EXERCISE GOAL: Write out the listing below again, precisely as it is given.

>> Start SOURCE DATA

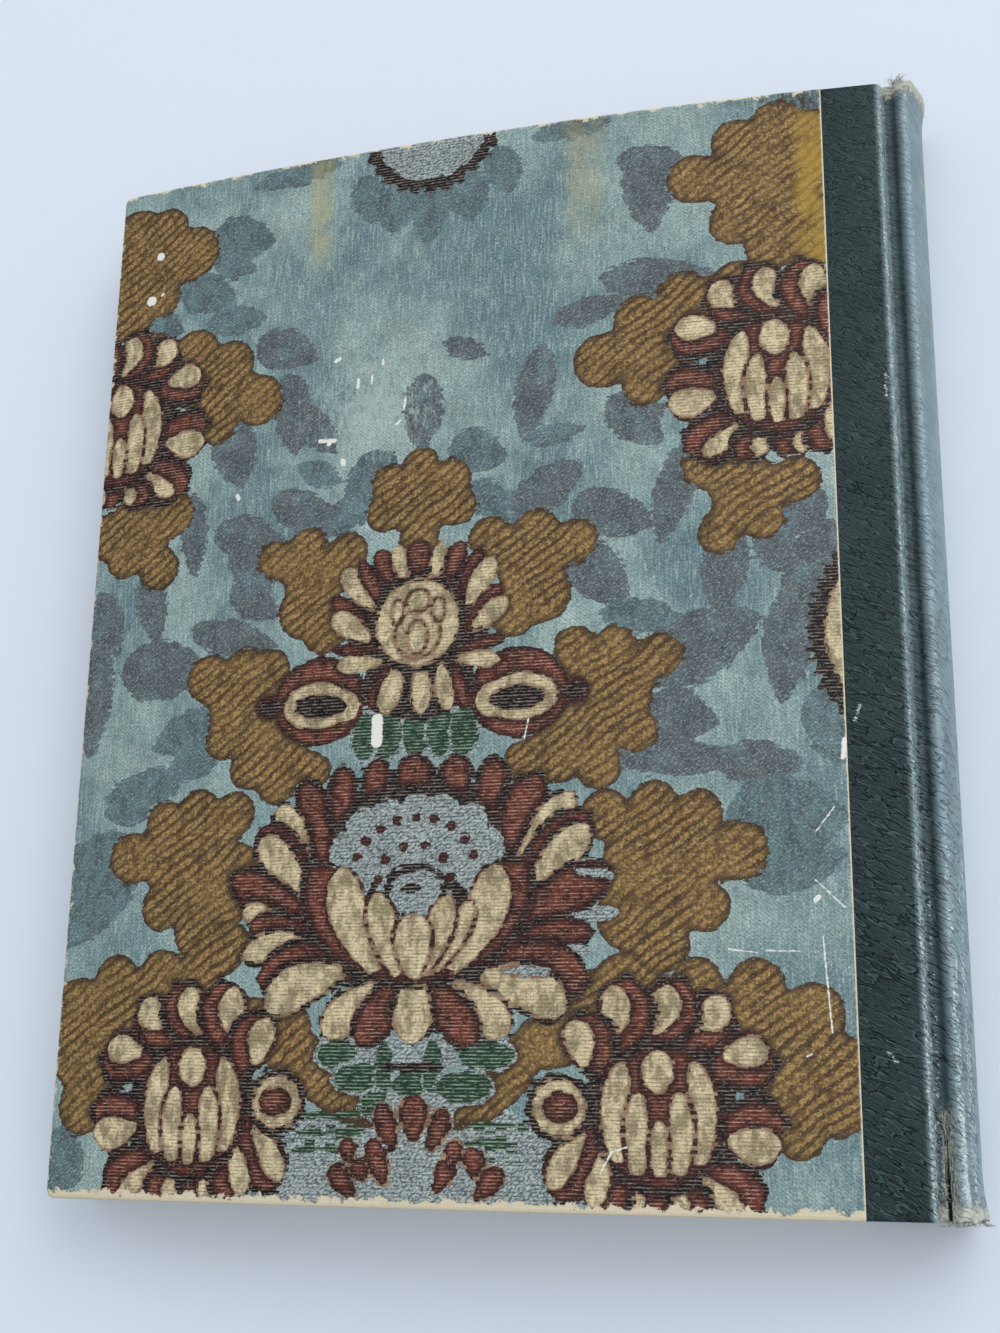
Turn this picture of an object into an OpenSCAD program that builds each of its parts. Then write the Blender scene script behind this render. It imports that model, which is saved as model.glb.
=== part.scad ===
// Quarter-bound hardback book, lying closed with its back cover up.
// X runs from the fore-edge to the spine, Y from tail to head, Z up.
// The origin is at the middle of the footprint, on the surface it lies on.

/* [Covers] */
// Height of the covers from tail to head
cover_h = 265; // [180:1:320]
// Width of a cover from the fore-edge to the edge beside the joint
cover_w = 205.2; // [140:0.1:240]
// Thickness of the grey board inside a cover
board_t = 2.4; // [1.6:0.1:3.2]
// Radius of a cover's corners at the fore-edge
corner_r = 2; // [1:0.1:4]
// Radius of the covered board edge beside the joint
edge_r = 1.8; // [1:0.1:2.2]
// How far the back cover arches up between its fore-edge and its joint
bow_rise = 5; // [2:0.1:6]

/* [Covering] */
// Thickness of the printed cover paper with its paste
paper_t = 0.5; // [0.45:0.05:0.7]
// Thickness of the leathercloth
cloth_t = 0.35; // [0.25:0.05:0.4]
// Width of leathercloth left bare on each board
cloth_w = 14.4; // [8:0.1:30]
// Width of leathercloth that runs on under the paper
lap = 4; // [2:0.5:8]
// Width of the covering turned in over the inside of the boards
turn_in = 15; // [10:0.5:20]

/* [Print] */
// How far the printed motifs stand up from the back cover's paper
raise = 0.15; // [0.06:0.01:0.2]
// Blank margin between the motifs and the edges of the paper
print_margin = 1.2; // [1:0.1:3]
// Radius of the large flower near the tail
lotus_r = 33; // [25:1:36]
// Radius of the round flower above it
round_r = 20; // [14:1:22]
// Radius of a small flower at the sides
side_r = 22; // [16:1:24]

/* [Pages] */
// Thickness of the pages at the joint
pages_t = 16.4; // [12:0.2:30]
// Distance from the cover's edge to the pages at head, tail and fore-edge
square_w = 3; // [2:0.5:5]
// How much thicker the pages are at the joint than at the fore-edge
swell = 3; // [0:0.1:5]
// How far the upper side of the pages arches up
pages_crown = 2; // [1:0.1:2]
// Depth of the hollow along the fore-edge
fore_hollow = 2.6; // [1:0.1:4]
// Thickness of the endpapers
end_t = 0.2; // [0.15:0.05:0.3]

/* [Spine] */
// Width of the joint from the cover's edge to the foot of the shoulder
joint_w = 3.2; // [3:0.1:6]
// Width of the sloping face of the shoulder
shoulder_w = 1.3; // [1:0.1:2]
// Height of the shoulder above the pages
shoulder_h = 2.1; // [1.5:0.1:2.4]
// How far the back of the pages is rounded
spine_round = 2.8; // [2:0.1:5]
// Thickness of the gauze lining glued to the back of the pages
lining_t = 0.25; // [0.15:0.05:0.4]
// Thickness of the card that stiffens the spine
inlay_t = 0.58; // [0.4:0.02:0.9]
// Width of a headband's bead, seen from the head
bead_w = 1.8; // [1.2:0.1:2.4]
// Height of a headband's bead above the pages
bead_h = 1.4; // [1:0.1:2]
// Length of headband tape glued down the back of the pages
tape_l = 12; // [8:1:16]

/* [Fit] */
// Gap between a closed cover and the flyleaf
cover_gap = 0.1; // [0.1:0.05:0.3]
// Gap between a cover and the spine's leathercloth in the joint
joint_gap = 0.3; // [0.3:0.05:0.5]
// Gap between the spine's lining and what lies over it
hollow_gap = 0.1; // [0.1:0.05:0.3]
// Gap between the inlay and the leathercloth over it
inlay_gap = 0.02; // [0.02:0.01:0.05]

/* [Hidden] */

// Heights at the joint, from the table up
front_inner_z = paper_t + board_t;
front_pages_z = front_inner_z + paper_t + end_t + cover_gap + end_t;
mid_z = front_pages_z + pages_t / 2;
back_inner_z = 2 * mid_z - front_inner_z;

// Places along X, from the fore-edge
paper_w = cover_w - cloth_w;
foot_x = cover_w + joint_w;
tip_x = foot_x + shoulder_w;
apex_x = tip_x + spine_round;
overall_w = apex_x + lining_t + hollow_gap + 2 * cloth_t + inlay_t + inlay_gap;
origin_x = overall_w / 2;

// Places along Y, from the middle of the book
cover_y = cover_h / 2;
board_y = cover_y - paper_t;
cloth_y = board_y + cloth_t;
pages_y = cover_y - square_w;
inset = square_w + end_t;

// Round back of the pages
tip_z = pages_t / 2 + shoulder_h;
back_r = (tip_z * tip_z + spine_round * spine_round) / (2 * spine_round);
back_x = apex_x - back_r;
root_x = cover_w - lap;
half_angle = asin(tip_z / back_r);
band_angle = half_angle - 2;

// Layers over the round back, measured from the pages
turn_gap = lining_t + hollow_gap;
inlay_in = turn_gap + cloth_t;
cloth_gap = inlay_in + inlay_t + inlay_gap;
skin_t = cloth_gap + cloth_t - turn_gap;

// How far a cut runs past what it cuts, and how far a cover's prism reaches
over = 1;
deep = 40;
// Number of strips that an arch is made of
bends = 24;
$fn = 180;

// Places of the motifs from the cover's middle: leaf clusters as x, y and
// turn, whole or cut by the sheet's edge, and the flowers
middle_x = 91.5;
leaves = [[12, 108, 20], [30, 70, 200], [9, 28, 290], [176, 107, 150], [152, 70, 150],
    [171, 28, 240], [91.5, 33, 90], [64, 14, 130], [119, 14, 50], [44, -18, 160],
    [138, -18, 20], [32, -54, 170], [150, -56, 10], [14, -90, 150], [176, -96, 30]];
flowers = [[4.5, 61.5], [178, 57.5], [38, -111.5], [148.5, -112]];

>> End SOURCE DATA

RIGHT ANSWER:
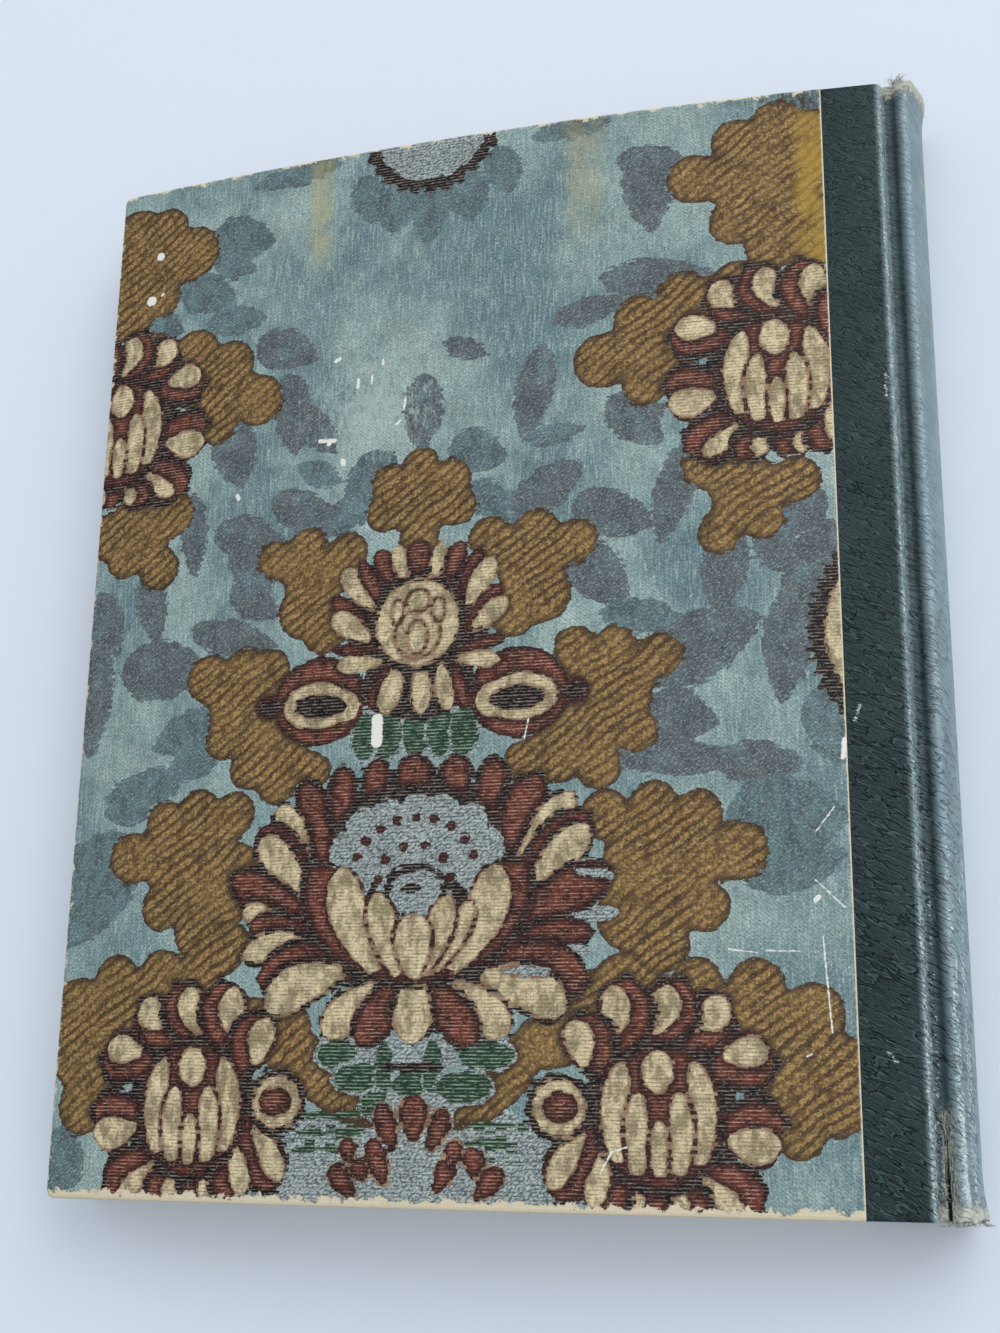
Turn this picture of an object into an OpenSCAD program that builds each of its parts. Then write the Blender scene script behind this render. It imports that model, which is saved as model.glb.
=== part.scad ===
// Quarter-bound hardback book, lying closed with its back cover up.
// X runs from the fore-edge to the spine, Y from tail to head, Z up.
// The origin is at the middle of the footprint, on the surface it lies on.

/* [Covers] */
// Height of the covers from tail to head
cover_h = 265; // [180:1:320]
// Width of a cover from the fore-edge to the edge beside the joint
cover_w = 205.2; // [140:0.1:240]
// Thickness of the grey board inside a cover
board_t = 2.4; // [1.6:0.1:3.2]
// Radius of a cover's corners at the fore-edge
corner_r = 2; // [1:0.1:4]
// Radius of the covered board edge beside the joint
edge_r = 1.8; // [1:0.1:2.2]
// How far the back cover arches up between its fore-edge and its joint
bow_rise = 5; // [2:0.1:6]

/* [Covering] */
// Thickness of the printed cover paper with its paste
paper_t = 0.5; // [0.45:0.05:0.7]
// Thickness of the leathercloth
cloth_t = 0.35; // [0.25:0.05:0.4]
// Width of leathercloth left bare on each board
cloth_w = 14.4; // [8:0.1:30]
// Width of leathercloth that runs on under the paper
lap = 4; // [2:0.5:8]
// Width of the covering turned in over the inside of the boards
turn_in = 15; // [10:0.5:20]

/* [Print] */
// How far the printed motifs stand up from the back cover's paper
raise = 0.15; // [0.06:0.01:0.2]
// Blank margin between the motifs and the edges of the paper
print_margin = 1.2; // [1:0.1:3]
// Radius of the large flower near the tail
lotus_r = 33; // [25:1:36]
// Radius of the round flower above it
round_r = 20; // [14:1:22]
// Radius of a small flower at the sides
side_r = 22; // [16:1:24]

/* [Pages] */
// Thickness of the pages at the joint
pages_t = 16.4; // [12:0.2:30]
// Distance from the cover's edge to the pages at head, tail and fore-edge
square_w = 3; // [2:0.5:5]
// How much thicker the pages are at the joint than at the fore-edge
swell = 3; // [0:0.1:5]
// How far the upper side of the pages arches up
pages_crown = 2; // [1:0.1:2]
// Depth of the hollow along the fore-edge
fore_hollow = 2.6; // [1:0.1:4]
// Thickness of the endpapers
end_t = 0.2; // [0.15:0.05:0.3]

/* [Spine] */
// Width of the joint from the cover's edge to the foot of the shoulder
joint_w = 3.2; // [3:0.1:6]
// Width of the sloping face of the shoulder
shoulder_w = 1.3; // [1:0.1:2]
// Height of the shoulder above the pages
shoulder_h = 2.1; // [1.5:0.1:2.4]
// How far the back of the pages is rounded
spine_round = 2.8; // [2:0.1:5]
// Thickness of the gauze lining glued to the back of the pages
lining_t = 0.25; // [0.15:0.05:0.4]
// Thickness of the card that stiffens the spine
inlay_t = 0.58; // [0.4:0.02:0.9]
// Width of a headband's bead, seen from the head
bead_w = 1.8; // [1.2:0.1:2.4]
// Height of a headband's bead above the pages
bead_h = 1.4; // [1:0.1:2]
// Length of headband tape glued down the back of the pages
tape_l = 12; // [8:1:16]

/* [Fit] */
// Gap between a closed cover and the flyleaf
cover_gap = 0.1; // [0.1:0.05:0.3]
// Gap between a cover and the spine's leathercloth in the joint
joint_gap = 0.3; // [0.3:0.05:0.5]
// Gap between the spine's lining and what lies over it
hollow_gap = 0.1; // [0.1:0.05:0.3]
// Gap between the inlay and the leathercloth over it
inlay_gap = 0.02; // [0.02:0.01:0.05]

/* [Hidden] */

// Heights at the joint, from the table up
front_inner_z = paper_t + board_t;
front_pages_z = front_inner_z + paper_t + end_t + cover_gap + end_t;
mid_z = front_pages_z + pages_t / 2;
back_inner_z = 2 * mid_z - front_inner_z;

// Places along X, from the fore-edge
paper_w = cover_w - cloth_w;
foot_x = cover_w + joint_w;
tip_x = foot_x + shoulder_w;
apex_x = tip_x + spine_round;
overall_w = apex_x + lining_t + hollow_gap + 2 * cloth_t + inlay_t + inlay_gap;
origin_x = overall_w / 2;

// Places along Y, from the middle of the book
cover_y = cover_h / 2;
board_y = cover_y - paper_t;
cloth_y = board_y + cloth_t;
pages_y = cover_y - square_w;
inset = square_w + end_t;

// Round back of the pages
tip_z = pages_t / 2 + shoulder_h;
back_r = (tip_z * tip_z + spine_round * spine_round) / (2 * spine_round);
back_x = apex_x - back_r;
root_x = cover_w - lap;
half_angle = asin(tip_z / back_r);
band_angle = half_angle - 2;

// Layers over the round back, measured from the pages
turn_gap = lining_t + hollow_gap;
inlay_in = turn_gap + cloth_t;
cloth_gap = inlay_in + inlay_t + inlay_gap;
skin_t = cloth_gap + cloth_t - turn_gap;

// How far a cut runs past what it cuts, and how far a cover's prism reaches
over = 1;
deep = 40;
// Number of strips that an arch is made of
bends = 24;
$fn = 180;

// Places of the motifs from the cover's middle: leaf clusters as x, y and
// turn, whole or cut by the sheet's edge, and the flowers
middle_x = 91.5;
leaves = [[12, 108, 20], [30, 70, 200], [9, 28, 290], [176, 107, 150], [152, 70, 150],
    [171, 28, 240], [91.5, 33, 90], [64, 14, 130], [119, 14, 50], [44, -18, 160],
    [138, -18, 20], [32, -54, 170], [150, -56, 10], [14, -90, 150], [176, -96, 30]];
flowers = [[4.5, 61.5], [178, 57.5], [38, -111.5], [148.5, -112]];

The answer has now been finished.